Re: [PATCH v19 4/4] PCI/MSI: Enable memory decoding before restoring MSI-X messages
From: Niklas Schnelle
Date: Tue Jun 16 2026 - 07:19:05 EST
On Mon, 2026-06-15 at 15:17 -0700, Farhan Ali wrote:
> On 6/15/2026 11:59 AM, Niklas Schnelle wrote:
> > On Mon, 2026-06-15 at 11:35 -0700, Farhan Ali wrote:
> > > The current MSI-X restoration path assumes the Command register Memory bit
> > > is enabled when writing MSI-X messages. But its possible the last saved and
> > ^ it's
> >
> > > restored state of device may not have the Memory bit enabled, even if a
> > ^a
> >
> > > device driver later enables Memory bit and MSI-X. Attempting to access
> > > Memory space without Memory bit enabled can lead to Unsupported Request
> > > (UR) from the device. Fix this by enabling Memory bit if we write MSI-X
> > > messages, and restore it afterwards.
> > Don't we have the same issue in __pci_restore_msi_state()?
>
> I think for MSI it's done through config space registers and so it
> doesn't need to access MMIO.
Ah you're right, I was confused by the call to
__pci_restore_msi_state() in __pci_restore_msi_state() but looking at
the code paths it does seem like for MSI's it won't do MMIO.
>
> >
> > > Signed-off-by: Farhan Ali <alifm@xxxxxxxxxxxxx>
> > > ---
> > > drivers/pci/msi/msi.c | 9 +++++++++
> > > 1 file changed, 9 insertions(+)
> > >
> > > diff --git a/drivers/pci/msi/msi.c b/drivers/pci/msi/msi.c
> > > index 81d24a270a79..d8d3c8a911ac 100644
> > > --- a/drivers/pci/msi/msi.c
> > > +++ b/drivers/pci/msi/msi.c
> > > @@ -874,6 +874,7 @@ void __pci_restore_msix_state(struct pci_dev *dev)
> > > {
> > > struct msi_desc *entry;
> > > bool write_msg;
> > > + u16 cmd;
> > >
> > > if (!dev->msix_enabled)
> > > return;
> > > @@ -884,6 +885,11 @@ void __pci_restore_msix_state(struct pci_dev *dev)
> > > PCI_MSIX_FLAGS_ENABLE | PCI_MSIX_FLAGS_MASKALL);
> > >
> > > write_msg = arch_restore_msi_irqs(dev);
> > > + if (write_msg) {
> > > + pci_read_config_word(dev, PCI_COMMAND, &cmd);
> > Sashiko complains that the read cmd may be all 0xFF…F in case of
> > transient errors.
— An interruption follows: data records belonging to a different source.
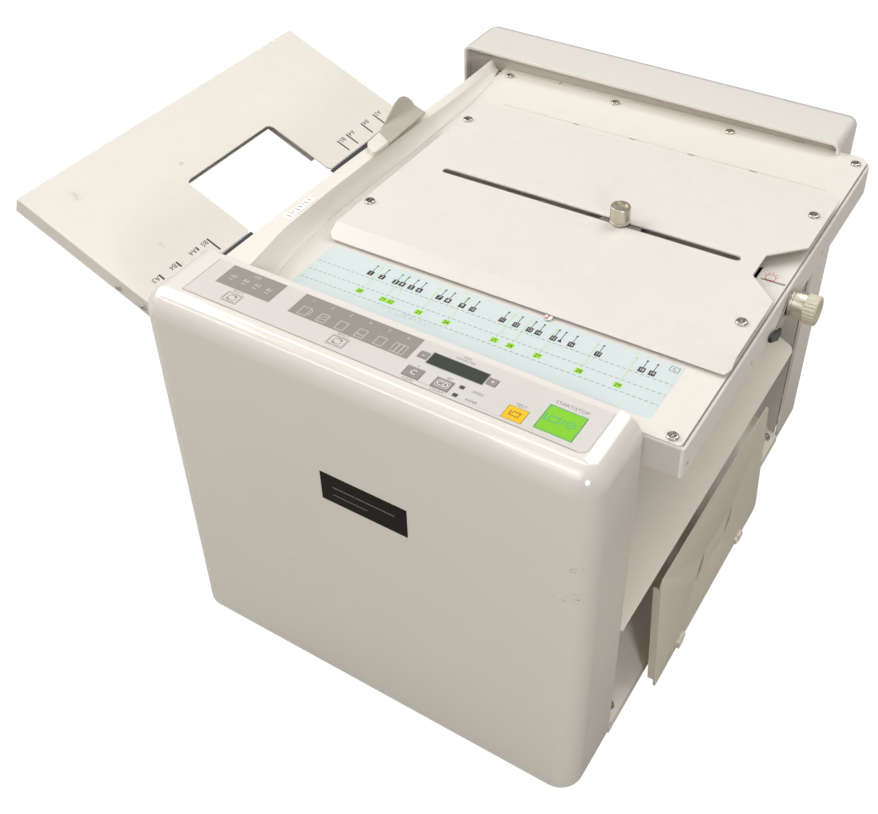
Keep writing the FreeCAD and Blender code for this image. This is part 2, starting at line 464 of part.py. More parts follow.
tray_screws = tray(group(*[screw_y(u, TR_Y0, h, -1) for u, h in TSU], *[screw_y(u, TR_Y1, h, 1) for u, h in TSU]))
arms = []
for ya, yb, yf0, yf1 in ((69.9, 71.9, 65.8, 71.9), (416.1, 418.1, 416.1, 422.2)):
    a = prism_xz([(-112, tray_z(-112, -1.4)), (-62, tray_z(-62, -1.4)), (-34, tray_z(-34, -1.4)), (-24, 245), (2, 246), (28, 232), (28, 190), (-60, 219.5), (-77, 226.4), (-100.8, 236.4), (-112, 241.2)], ya, yb)
    a = cut(a, cyl_y(FEED_X, FEED_Z, 6.0, ya - 1, yb + 1), *[tray(cyl(u, ya - 2, h, 1.6, 8, (0, 1, 0))) for u, h in TSU])
    arms.append(fuse(a, box(6, 26, yf0, yf1, 193, 228)))
N["tray_arms"] = group(*arms)
ext = fuse(box(-122.0, -58, 164.0, 324.0, -15.5, -14.3), box(-60, -6, 164.0, 179.0, -15.5, -14.3), box(-60, -6, 309.0, 324.0, -15.5, -14.3))
ext = fuse(ext, prism_xy([(-122, 164.0), (-128, 174), (-131.5, 198), (-132.5, 244), (-131.5, 290), (-128, 314), (-122, 324.0)], -15.5, -14.3))
N["tray_extension"] = tray(ext)

# ---------------------------------------------------------------- feed unit
fl = box(TR_U1 + 0.8, 78, 73.2, 410.5, -1.2, 0)
fl = fl.cut(vert_edges(box(0, 58, 187.5, 300.5, -5, 5), 6.0, [(58, 187.5), (58, 300.5)]))
GS = ((50.0, 53.6),)
fl = cut(fl, box(50.0, 53.6, 78.0, 160.0, -3, 1), box(50.0, 53.6, 328.0, 410.0 - 1.5, -3, 1))
pad = box(62, 77, 226, 262, 0, 1.0)
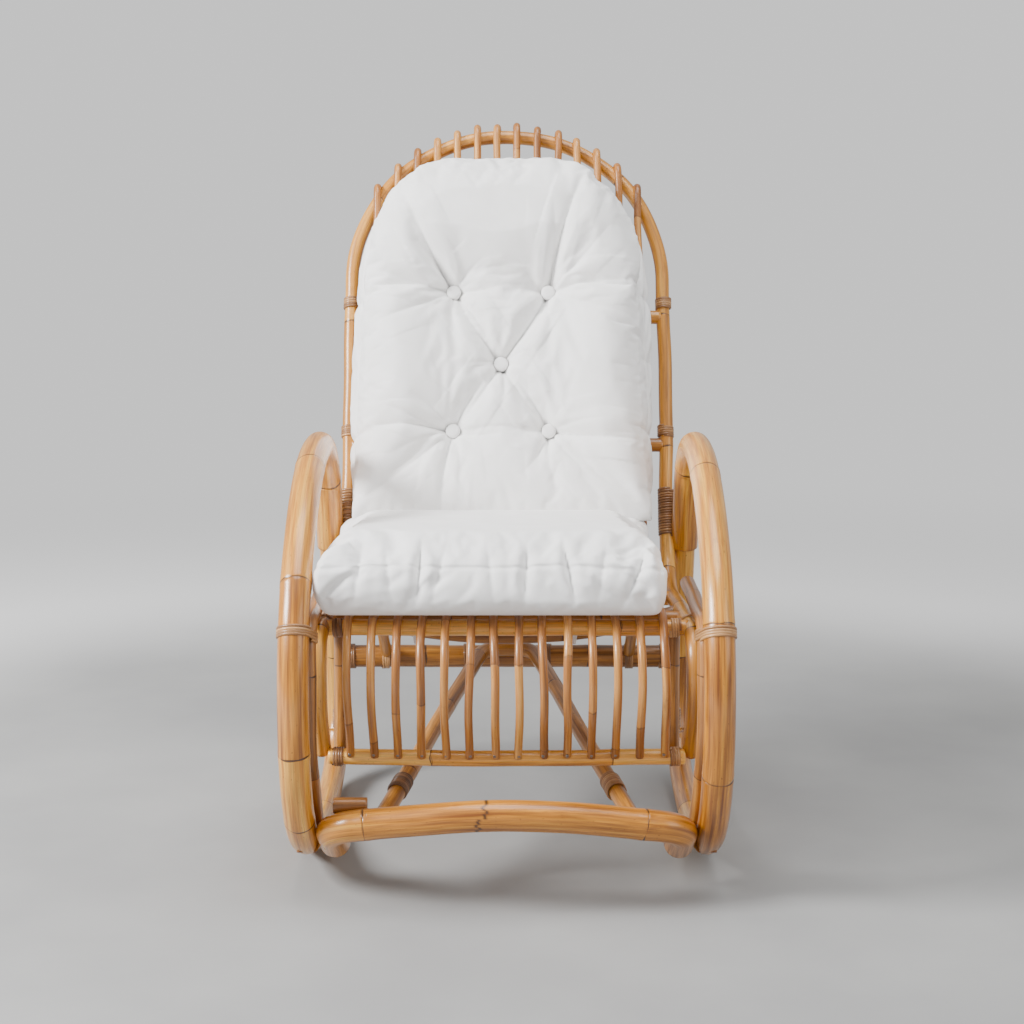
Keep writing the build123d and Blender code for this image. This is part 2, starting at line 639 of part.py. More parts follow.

Though I don't see how we'd handle that here without
> > a larger refactor.
> >
> > > + pci_write_config_word(dev, PCI_COMMAND,
> > > + cmd | PCI_COMMAND_MEMORY);
> > > + }
> > >
> > > scoped_guard (msi_descs_lock, &dev->dev) {
> > > msi_for_each_desc(entry, &dev->dev, MSI_DESC_ALL) {
> > > @@ -893,6 +899,9 @@ void __pci_restore_msix_state(struct pci_dev *dev)
> > > }
> > > }
> > >
> > > + if (write_msg)
> > > + pci_write_config_word(dev, PCI_COMMAND, cmd);
> > I wonder if it may be safer to have the Command register reads/writes
> > within the msic_descs_lock critical section in case this gets executed
> > concurrently and so the restore above from one thread could slip
> > between the Memory bit enable and the beginning of the critical
> > section.
>
> Hmm I am not sure if its necessary, AFAIU the msi_desc_lock is used to
> protect the descriptor list. Other config space changes in this function
> is also done outside of this critical section.
>
> OTOH Sashiko does mention correctly pci_msix_write_vector_ctrl() can
> happen even when write_msg is false and which I missed. But this got me
> curious, as to why would we write the vector control for an MSI-X entry
> if we are not writing the message (Address and Data). AFAICT the change
> to write message based on arch_restore_msi_irq() was originally
> introduced with 76ccc297018d ("x86/PCI: Expand the x86_msi_ops to have a
> restore MSIs."). Prior to that we always restored the message and vector
> control mask for an entry. So I am not sure if write_msg is false and we
> don't write a message, why would we want to write the vector control
> mask? If we have a valid reason to write the vector control, even though
> we don't write the message then we should we enable the Memory bit
> unconditionally? Thanks
>
> Farhan
It seems to me that the only place where arch_restore_msi_irqs() even
returns false is in xen_initdom_restore_msi() and from what I can tell
from the Xen code this then ends up doing the MSI write message in the
Xen hypervisor so for MSI-X also does MMIO. And yes I'd think that if
write_msg is false the pci_msix_write_vector_ctrl() would potentially
also cause an UR if the Memory bit remains off. So from my basic
understanding I'd think it should be enabled unconditionally. As a
bonus it would make the code easier to read too.
Thanks,
Niklas